Coronation Street’s first transgender character, Hayley Cropper, was written out of the show earlier this year, after 16 years.

Washington State to Convert Domestic Partnerships to Marriages

Washington state will convert thousands of existing same-sex domestic partnerships into marriages.

We’ve been building our lives together and the law has finally caught on.”

Monisha Harrell, the chair of Equal Rights Washington

The Washington introduced domestic partnerships back  in 2007, and then same-sex marriage in 2012. On Monday, all existing partnerships in which at least one partner is currently under the age of 62 will be converted to marriages, and new partnerships will also be closed to those under the age of 62.

There are currently more than 6,500 domestic partnerships, most of which will be converted.

There will be no second-class recognition of gay and lesbian relationships. There will be marriage.”

Seattle Mayor Ed Murray

The move marks the final part of the state’s equal marriage legislation, passed in 2012 with 52% of the vote.

The UK has also announced that civil partnerships will remain as an option for same-sex couples despite the introduction of same-sex marriage, but that they would not be opened up to opposite-sex couples. The move followed a consultation into the future of civil partnerships, but no clear consensus could be reached.

Last Ditch Efforts in the War on Gay Marriage

Last year the Supreme Court of the USA ruled that the federal government should and must recognise same-sex marriages.
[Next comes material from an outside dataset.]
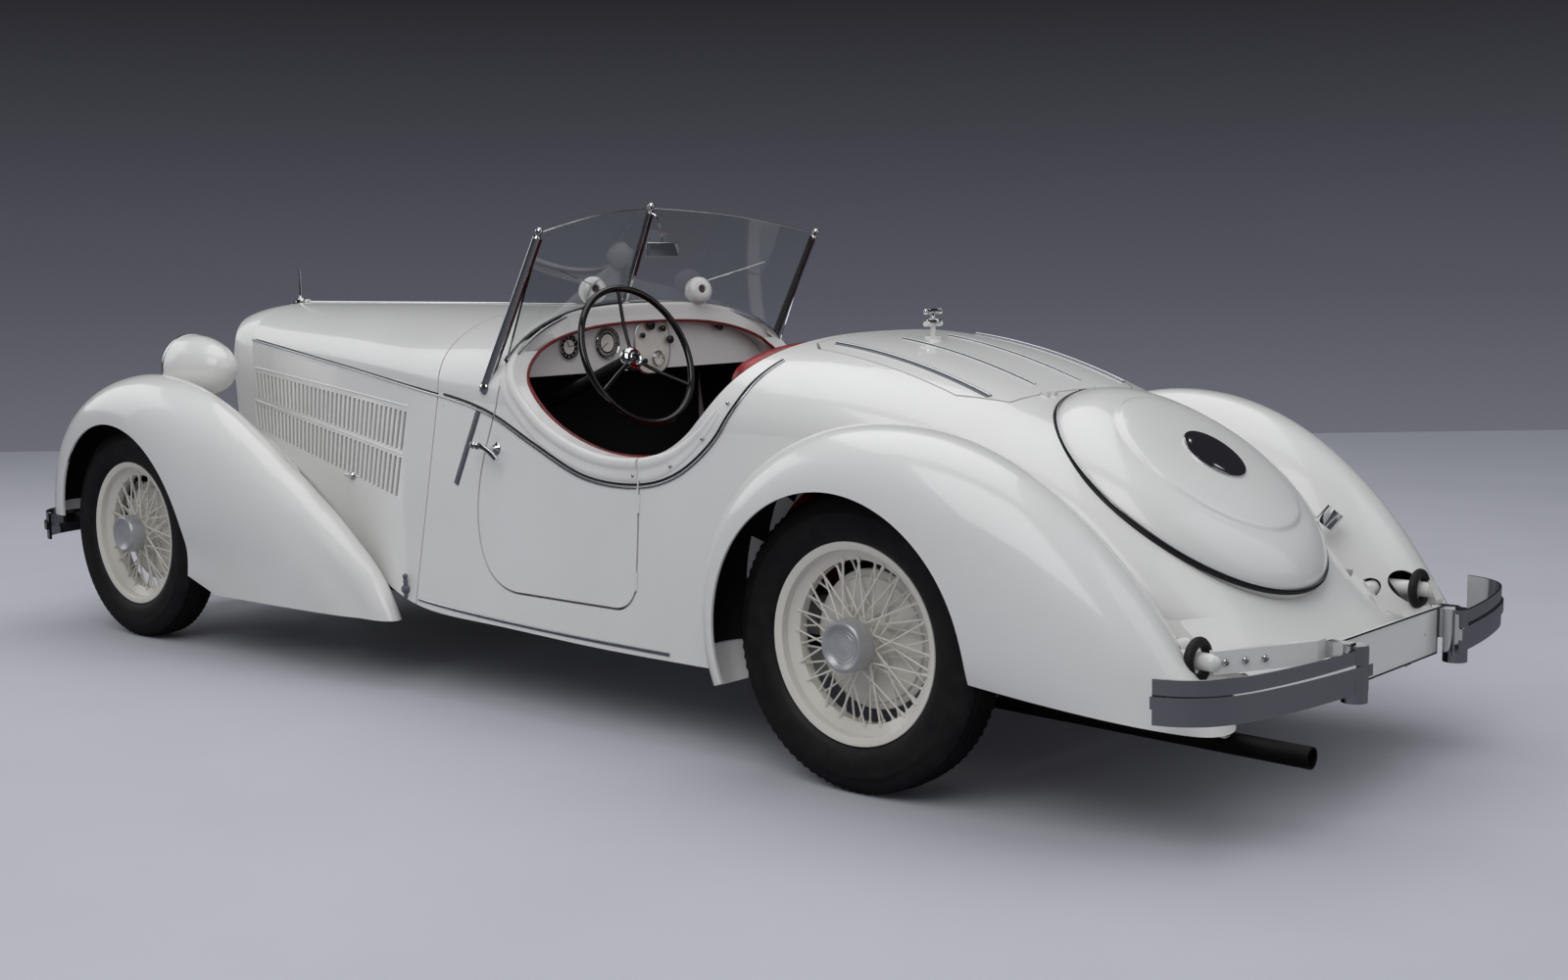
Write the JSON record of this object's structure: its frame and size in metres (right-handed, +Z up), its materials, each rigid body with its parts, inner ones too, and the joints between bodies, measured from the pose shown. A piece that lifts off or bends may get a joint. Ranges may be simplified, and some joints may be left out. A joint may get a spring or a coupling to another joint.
{
  "type": "roadster convertible",
  "caption": "Open two-seat roadster with a long louvred bonnet, pontoon fenders, wire wheels, a split windscreen, a luggage lid and a domed spare wheel cover.",
  "frame": {"origin": "on the ground, midway between the bumpers' ends and the car's sides", "axes": "+X forward along the car, +Y to the car's left, +Z up"},
  "size_m": [4.78, 1.6442, 1.396],
  "materials": {
    "black_plastic": "gloss black",
    "chrome": "polished",
    "clear_glass": "clear",
    "dark_steel": "black enamel on steel",
    "engine_iron": "cast and plain",
    "exhaust_steel": "heat darkened",
    "plate_paint": "white plate with no lettering",
    "red_leather": "satin red hide",
    "tyre": "matt black rubber",
    "wheel_paint": "gloss off-white enamel on rims, spokes and hubs",
    "white_paint": "gloss white enamel"
  },
  "bodies": {
    "chassis": {"body_tub": "white_paint", "bonnet_hinge_rod": "chrome", "bonnet_side_left": "white_paint", "bonnet_side_right": "white_paint", "bumper_arm_left": "white_paint", "bumper_arm_right": "white_paint", "chassis_frame": "dark_steel", "cockpit_coaming": "white_paint", "dash_panel": "white_paint", "engine_block": "engine_iron", "exhaust_pipe": "exhaust_steel", "filler_cap": "chrome", "front_bumper": "chrome", "front_fender_left": "white_paint", "front_fender_right": "white_paint", "front_suspension": "dark_steel", "glass_left": "clear_glass", "glass_right": "clear_glass", "headlamp_left": "white_paint", "headlamp_right": "white_paint", "number_plate": "plate_paint", "radiator_grille": "chrome", "radiator_shell": "white_paint", "rear_axle": "dark_steel", "rear_bumper": "chrome", "rear_fender_left": "white_paint", "rear_fender_right": "white_paint", "seat_back": "red_leather", "seat_cushion": "red_leather", "spare_cover": "white_paint", "steering_column": "dark_steel", "windscreen_frame": "chrome"},
    "wheel_fl": {"tyre_front_left": "tyre", "wheel_front_left": "wheel_paint"},
    "wheel_fr": {"tyre_front_right": "tyre", "wheel_front_right": "wheel_paint"},
    "wheel_rl": {"tyre_rear_left": "tyre", "wheel_rear_left": "wheel_paint"},
    "wheel_rr": {"tyre_rear_right": "tyre", "wheel_rear_right": "wheel_paint"},
    "knuckle_l": {"knuckle_left": "dark_steel"},
    "knuckle_r": {"knuckle_right": "dark_steel"},
    "hand_wheel": {"steering_wheel": "black_plastic"},
    "door_l": {"door_left": "white_paint", "door_coaming_left": "white_paint"},
    "door_r": {"door_right": "white_paint", "door_coaming_right": "white_paint"},
    "luggage_lid": {"deck_lid": "white_paint"},
    "leaf_l": {"bonnet_leaf_left": "white_paint"},
    "leaf_r": {"bonnet_leaf_right": "white_paint"}
  },
  "joints": [
    {"name": "steer_left", "type": "hinge", "parent": "chassis", "child": "knuckle_l", "pos_m": [1.74, 0.546, 0.35], "axis": [0, 0, 1], "range_deg": [-30, 30]},
    {"name": "steer_right", "type": "hinge", "parent": "chassis", "child": "knuckle_r", "pos_m": [1.74, -0.546, 0.35], "axis": [0, 0, 1], "range_deg": [-30, 30]},
    {"name": "turn_hand_wheel", "type": "hinge", "parent": "chassis", "child": "hand_wheel", "pos_m": [-0.26, 0.31, 0.966], "axis": [-0.9291, 0, 0.3697], "range_deg": [-420, 420]},
    {"name": "spin_front_left", "type": "hinge", "parent": "knuckle_l", "child": "wheel_fl", "pos_m": [1.74, 0.67, 0.35], "axis": [0, 1, 0], "continuous": true},
    {"name": "spin_front_right", "type": "hinge", "parent": "knuckle_r", "child": "wheel_fr", "pos_m": [1.74, -0.67, 0.35], "axis": [0, 1, 0], "continuous": true},
    {"name": "spin_rear_left", "type": "hinge", "parent": "chassis", "child": "wheel_rl", "pos_m": [-1.36, 0.67, 0.35], "axis": [0, 1, 0], "continuous": true},
    {"name": "spin_rear_right", "type": "hinge", "parent": "chassis", "child": "wheel_rr", "pos_m": [-1.36, -0.67, 0.35], "axis": [0, 1, 0], "continuous": true},
    {"name": "door_left_hinge", "type": "hinge", "parent": "chassis", "child": "door_l", "pos_m": [-0.5933, 0.65692, 0.41], "axis": [0, -0.0712, 0.9975], "range_deg": [0, 65]},
    {"name": "door_right_hinge", "type": "hinge", "parent": "chassis", "child": "door_r", "pos_m": [-0.5933, -0.65692, 0.41], "axis": [0, -0.0712, -0.9975], "range_deg": [0, 65]},
    {"name": "luggage_lid_hinge", "type": "hinge", "parent": "chassis", "child": "luggage_lid", "pos_m": [-1.4878, 0, 0.89305], "axis": [0, -1, 0], "range_deg": [0, 70]},
    {"name": "bonnet_left_hinge", "type": "hinge", "parent": "chassis", "child": "leaf_l", "pos_m": [1.02, 0, 1.09826], "axis": [1, 0, 0], "range_deg": [0, 60]},
    {"name": "bonnet_right_hinge", "type": "hinge", "parent": "chassis", "child": "leaf_r", "pos_m": [1.02, 0, 1.09826], "axis": [-1, 0, 0], "range_deg": [0, 60]}
  ],
  "couplings": [
    {"joint": "steer_right", "follows": "steer_left", "ratio": 1},
    {"joint": "turn_hand_wheel", "follows": "steer_left", "ratio": 14}
  ]
}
Since then twenty judges around the nation have struck down state bans on gay marriage.

Some opponents of gay marriage now expect a Supreme Court ruling to legalise same-sex unions right across the US while others will never give up the fight. Thousands are expected on the upcoming March for Marriage in Washington, DC.

The National Organization for Marriage is behind the march and rather optimistically speaks of a ‘road to victory’ on its website. ‘A competition is won by those who take the field, not by those who sit on the sidelines,’ so said Brian Brown, the President of the NOM. Sounding not unlike a Roman general, he added: ‘Friends, we need to take the field for marriage — and fight to win!’

NOM supporters want the Supreme Court to assure the right of states to establish their own marriage laws, rather than instituting a nationwide same-sex marriage ban. If the Supreme Court were to do the opposite – legalie gay marriage nationwide – Brown has said that he and the NOM ‘won’t go away’.

Predictably for a conservative, he has compared the anti-gay marriage struggle to the anti-abortion movement since the Supreme Court’s 1973 landmark ruling in Roe v. Wade which legalised abortion in every state in the Union.

What is most worrying about NOM is its affiliations with outright bigots – both religious and secular. A number of gay rights advocates and liberal politicians penned an open letter in which they castigated the March on Washington for scheduling speakers who ‘denigrate lesbian, gay, bisexual and transgender citizens.’